La question qui se pose en l’espèce est celle de l’absence de sursis à statuer par les juridictions marocaines malgré l’existence d’une action en cours devant les juridictions françaises, conformément à l’alinéa 3 de l’article 11 de la Convention du 10 août 1981 : « Si une action judiciaire a été introduite devant une juridiction de l'un des deux Etats, et si une nouvelle action entre les mêmes parties et ayant le même objet est portée devant le tribunal de l'autre Etat, la juridiction saisie en second lieu doit surseoir à statuer. »

Une fois la décision prononcée, l’épouse se heurte aux dispositions de l’article 16 de la Convention du 5 octobre 1957 : « En matière civile et commerciale, les décisions contentieuses et gracieuses rendues par les juridictions siégeant en France ou au Maroc ont de plein droit l’autorité de la chose jugée sur le territoire de l’autre pays si elles réunissent les conditions suivantes :

a-La décision émane d’une juridiction compétente selon les règles de droit international privé admises dans le pays où la décision est exécutée, sauf renonciation certaine de l’intéressé ;

b- Les parties ont été légalement citées, représentées ou déclarées défaillantes ;

c-La décision est, d’après la loi du pays où elle a été rendue, passée en force de chose jugée et susceptible d’exécution ;

d-La décision ne contient rien de contraire à l’ordre public du pays où elle est invoquée ou aux principes de droit public applicables dans ce pays. »
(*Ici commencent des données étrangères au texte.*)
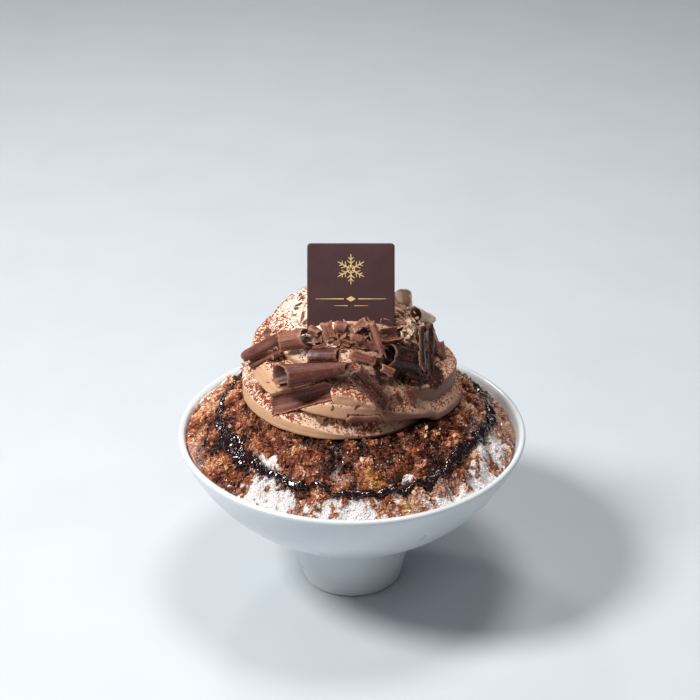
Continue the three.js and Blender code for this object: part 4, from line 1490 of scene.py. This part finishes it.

Le cas d’espèce est caractéristique des difficultés rencontrées par les époux qui, résidant dans l’un des deux Etats, se trouvent dans l’obligation d’assumer la lourdeur procédurale et les frais engendrés par deux procédures parallèles.

Il s’agit d’une preuve supplémentaire de la nécessité de rechercher une solution amiable au conflit opposant les époux, notamment par le biais d’une tentative de médiation et le recours à un professionnel pouvant conseiller les parties sur les conséquences des actions envisagées.